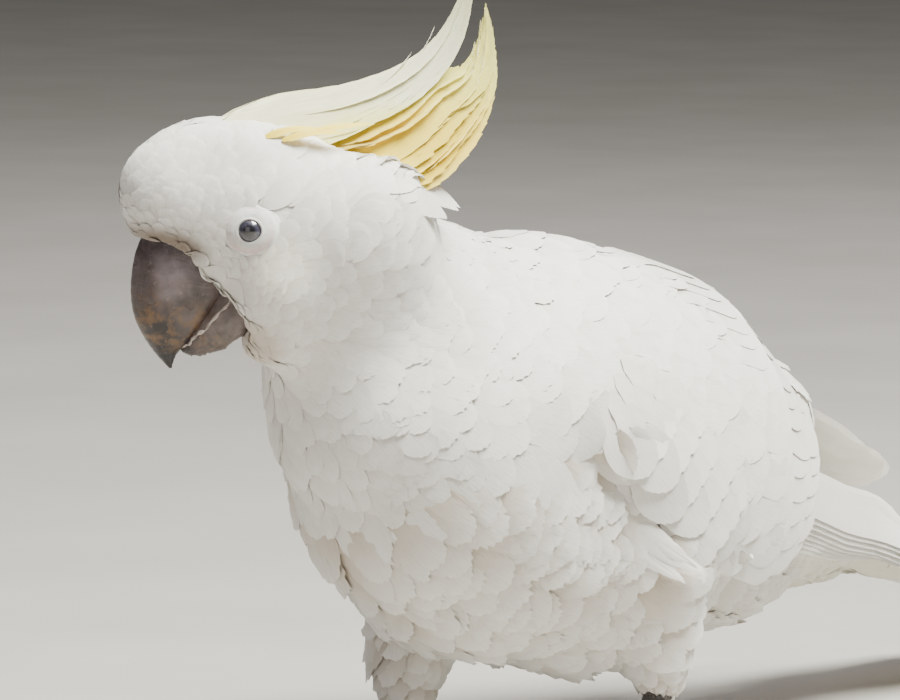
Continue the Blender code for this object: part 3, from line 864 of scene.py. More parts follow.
def contour_outline(u):
    """Half width of a body feather along its length, from 0 to 1: broad, with a round end."""
    return np.sqrt(np.clip(np.sin(np.pi * np.clip(u, 0, 1) ** 1.45), 0, 1))


def flight_outline(u):
    """A wing or tail feather: nearly parallel sides and a round end."""
    u = np.clip(u, 0, 1)
    end = np.clip((u - 0.80) / 0.20, 0, 1)
    return np.clip(u / 0.12, 0, 1) ** 0.6 * np.sqrt(1 - end**2.2) * (0.86 + 0.14 * u)


def plume_outline(u):
    """A crest feather: narrow, widest before the middle, with a long taper."""
    u = np.clip(u, 0, 1)
    return np.clip(u / 0.22, 0, 1) ** 0.7 * np.clip(1 - np.clip((u - 0.2) / 0.8, 0, 1) ** 1.7, 0, 1)


def tuft_outline(u):
    """A lock of feathers: broad for most of its length, then drawn to a soft point."""
    u = np.clip(u, 0, 1)
    return np.clip(u / 0.2, 0, 1) ** 0.7 * np.clip(1 - u**2.6, 0, 1) ** 0.85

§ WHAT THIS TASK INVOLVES
Return all of the data precisely as it appears.

§ ANSWER TO THE EXERCISE
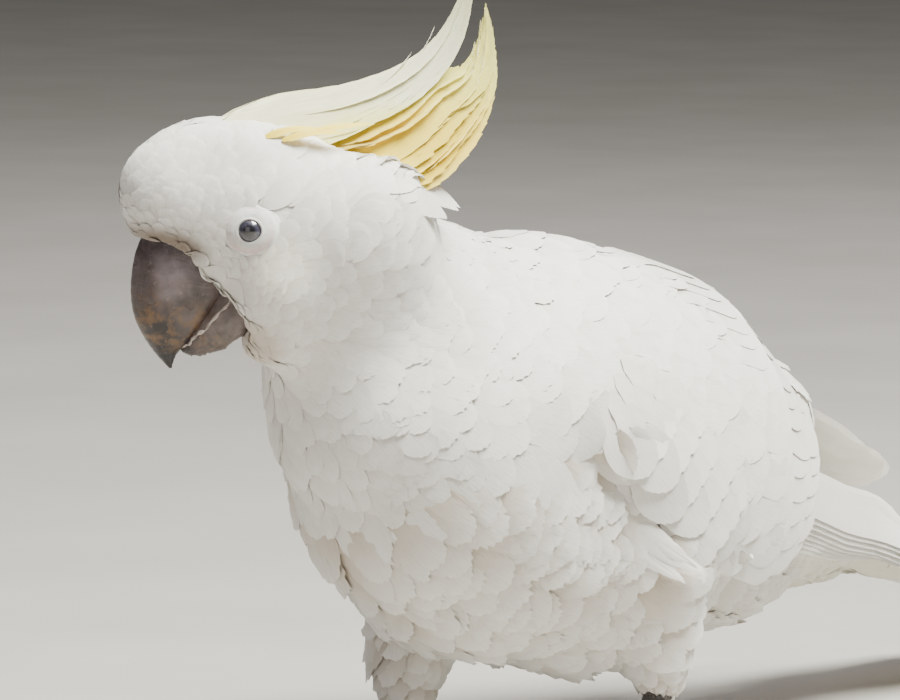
Continue the Blender code for this object: part 3, from line 864 of scene.py. More parts follow.
def contour_outline(u):
    """Half width of a body feather along its length, from 0 to 1: broad, with a round end."""
    return np.sqrt(np.clip(np.sin(np.pi * np.clip(u, 0, 1) ** 1.45), 0, 1))


def flight_outline(u):
    """A wing or tail feather: nearly parallel sides and a round end."""
    u = np.clip(u, 0, 1)
    end = np.clip((u - 0.80) / 0.20, 0, 1)
    return np.clip(u / 0.12, 0, 1) ** 0.6 * np.sqrt(1 - end**2.2) * (0.86 + 0.14 * u)


def plume_outline(u):
    """A crest feather: narrow, widest before the middle, with a long taper."""
    u = np.clip(u, 0, 1)
    return np.clip(u / 0.22, 0, 1) ** 0.7 * np.clip(1 - np.clip((u - 0.2) / 0.8, 0, 1) ** 1.7, 0, 1)


def tuft_outline(u):
    """A lock of feathers: broad for most of its length, then drawn to a soft point."""
    u = np.clip(u, 0, 1)
    return np.clip(u / 0.2, 0, 1) ** 0.7 * np.clip(1 - u**2.6, 0, 1) ** 0.85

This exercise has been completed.